If there was ever a famous food product to have occupied both highbrow and lowbrow spaces, it has to be Spam. Invented in the 1930s, it became a staple during World War II when it was sent to military personnel abroad. A food stained by war, though, is bound to become unpopular amongst those forced to eat it, and many American GIs, upon their return home, refused to consume it. In the United States, Spam unfortunately fell from grace for many years. But it wasn’t long before the canned meat was exported to parts of Asia, where Japanese, Korean and Hawaiian chefs transformed it by adding it to stews and onigiri.
When these dishes found their way back across the ocean, Spam saw a resurgence in both casual and fine-dining restaurants as well as in home pantries. It’s now celebrated as an inexpensive and nostalgic indulgence that can be used to add a pop of salty umami flavor to a variety of rich dishes. Have a can of the processed pork loaf in your pantry? Here are some of the best uses for Spam:
Budae jjigae, which translates to “army stew,” is one of the best examples of how war shapes cuisine. The spicy, now-classic Korean stew combines Spam along with other processed meats, noodles, an assortment of vegetables and often a slice of American cheese. Ho Gi-suk, a restaurant owner, lays claim to the dish: Smuggled foods, including Spam, were reportedly taken from a U.S. army base during the Korean war and simmered together into a salty, savory, spicy stew. The fusion of Korean and American flavors makes for an intensely flavored treat.
Perhaps one of the most famous Spam-based dishes in the world, Spam musubi may just represent the platonic ideal of Spam culture. Spam, rice and nori come together to create a Hawaiian onigiri that’s easy to take on the go. Japanese migrants to Hawaii are thought to be responsible for this holy mingling of foods that has now made its way to the mainland. While it may not be widely available in convenience stores in the contiguous U.S. just yet, I would personally choose Spam musubi over roller food any day. It’s simple but sophisticated, and the flavor of the Spam is really allowed to shine.

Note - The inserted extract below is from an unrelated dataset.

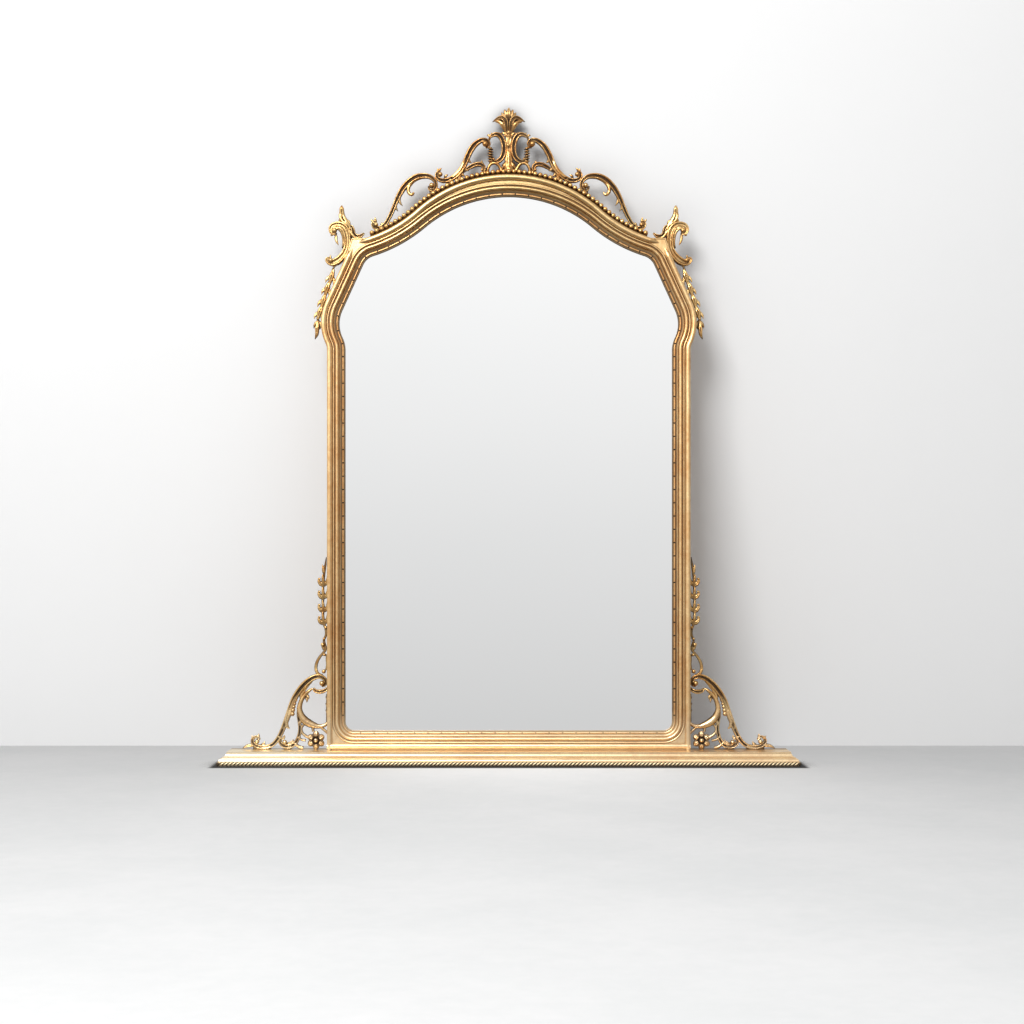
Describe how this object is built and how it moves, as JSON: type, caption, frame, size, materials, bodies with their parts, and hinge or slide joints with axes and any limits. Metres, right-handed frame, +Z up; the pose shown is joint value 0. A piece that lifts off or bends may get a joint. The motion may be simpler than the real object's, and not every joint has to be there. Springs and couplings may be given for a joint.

During World War II, Spam was largely seen as a main dish, a replacement for fresh protein that was often difficult or expensive to source. But in the decades after the war ended, Spam moved from a centerpiece to more of a side dish, becoming a component of sandwich recipes rather than standing on its own. It was at this time that Spam and eggs started to gain traction as a breakfast food. It’s undeniable that this combo makes an incredibly filling breakfast, and the salty fattiness of the Spam complements eggs perfectly. Adding some acidity to this dish can make it pop even more: I love a generous drizzle of hot sauce on mine.
Beef Wellington is a dish that hails from England. It’s a beef filet coated with pâté and then wrapped in puff pastry. It’s a delicious meat plus carb combo, but did you know you can make this classic dish with Spam? Spam Wellington is mostly made the same way, though some cooks add mushrooms or spinach to make it a bit lighter and to give it some extra texture. The crisp crust of puff pastry plays exceptionally well with the fatty, salty meat, coming together to create a questionably fancy main dish for a dinner party. Just maybe don’t tell your guests that it contains Spam until after they congratulate you on how good it tastes.
It may go without saying that Spam fried rice is an excellent way to use up the leftover Spam in your fridge, but I’m going to include it anyway since it’s one of my all-time favorite Spam-centric meals. Add it to your wok along with eggs, veggies and day-old rice, and you’ve got the leftover flavor mashup of your dreams. The trick here is making sure the Spam gets as crispy as possible so you get an extra touch of texture in every bite. While it’s easy to riff on this dish, scallions are absolutely essential for adding some freshness to the otherwise fat-heavy meal.